The city finished the first phase of the flood-mitigation project in Merion Park in 2014, including road reconstruction, new drainage pipes and three stormwater pumping stations.

Barr said feedback from Merion Park’s homeowners will be vital in helping to guide city officials as the second phase of the project unfolds in coming months.

“This was an extra positive meeting,” he said in an interview afterward. “We can study it all we want to, but the residents know the area best.”

Barr praised Mayor Jay Gillian for fulfilling his promise to complete the second phase of the project.

“The mayor was true to his word. He said he was going to make it happen, and he did,” Barr said.

Mayor Jay Gillian describes parts of the project to Merion Park residents at the meeting.

Gillian, Savastano and the city’s Operations and Engineering Department director Vince Bekier were part of Barr’s meeting, each taking turns describing aspects of the flood-mitigation project in great detail.

“We’re trying to do everything we can to help our taxpayers,” Gillian said of the flood-protection plan.

Additional information was provided by Joe Danyo, chief engineer for Michael Baker International, the engineering firm that is designing the project for the city.

The city also unveiled renderings of the project to give residents more perspective of what type of construction will be done.

Danyo, who lives in Merion Park, said his knowledge of the neighborhood gives him insights that will help Michael Baker International in crafting the project’s overall design.

“Anytime it floods, I’m driving around the neighborhood,” he said.

City officials and Danyo made it clear that although the project will help protect Merion Park, it will not completely stop flooding from occurring in the neighborhood.

“Unless we put a bulkhead around the entire city, we’re still going to experience flooding events,” Danyo said. “But we’ll have it not flood as much as it does now, and make the roads passable.”

Joe Danyo, left, chief engineer for Michael Baker International, discusses the project with residents after the meeting.

During the meeting, Merion Park homeowners repeatedly thanked city officials for their efforts to alleviate chronic flooding. However, Anita Messina, who lives on Oxford Lane and has been a Merion Park resident since 1979, wondered whether the project will ease flooding or simply redirect it into other parts of the neighborhood.

City officials assured Messina that the project would not push water from one part of Merion Park into others.

“Good luck,” Messina responded.

Afterward, Messina said in interview that she remains skeptical that the city can alleviate flooding overall without some of the water being diverted into other areas of Merion Park.

“We’ll see what happens. Hopefully, it will work,” she said.

Separate from the city’s project, Cape May County is planning to elevate the roadway along the Roosevelt Boulevard-34th Street corridor to help reduce flooding on the artery linking Ocean City and Marmora.
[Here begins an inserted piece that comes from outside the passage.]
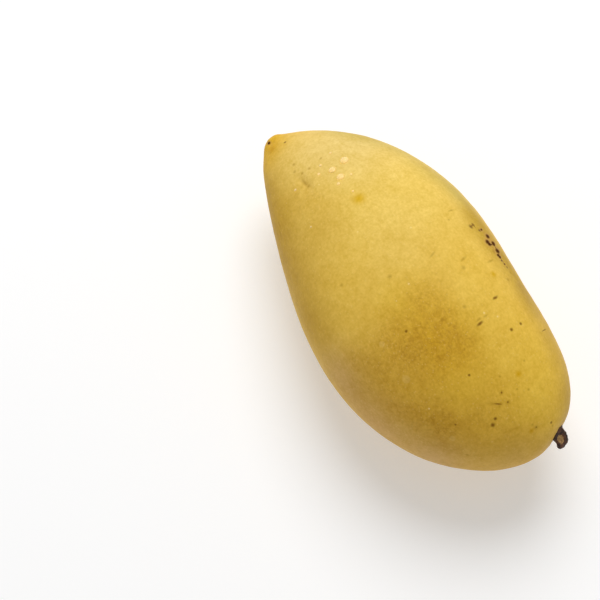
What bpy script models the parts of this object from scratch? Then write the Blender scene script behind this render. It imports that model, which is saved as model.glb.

The city and county will coordinate their plans to avoid possible conflicts. The county project is expected to begin in spring 2024, after the city begins construction on the Merion Park drainage work, city officials said.

The Roosevelt Boulevard-34th Street corridor is the second-busiest gateway into Ocean City, behind the state-owned Route 52 Causeway-Ninth Street Bridge in the center of town. On average, 20,000 vehicles each day cross the 34th Street Bridge, the most heavily traveled bridge in the county network.

According to plans, the Roosevelt Boulevard-34th Street artery will be raised along a 1.6-mile stretch from Bay Avenue in Ocean City to the Garden State Parkway entrance in Marmora.

In Ocean City, the county will also raise the roadways around the Acme supermarket at 34th Street, as well as the intersections of West Avenue and 34th, 35th, 36th and 37th streets, according to a summary of the project.

The 34th Street corridor in Ocean City will be elevated by Cape May County as another flood-protection measure.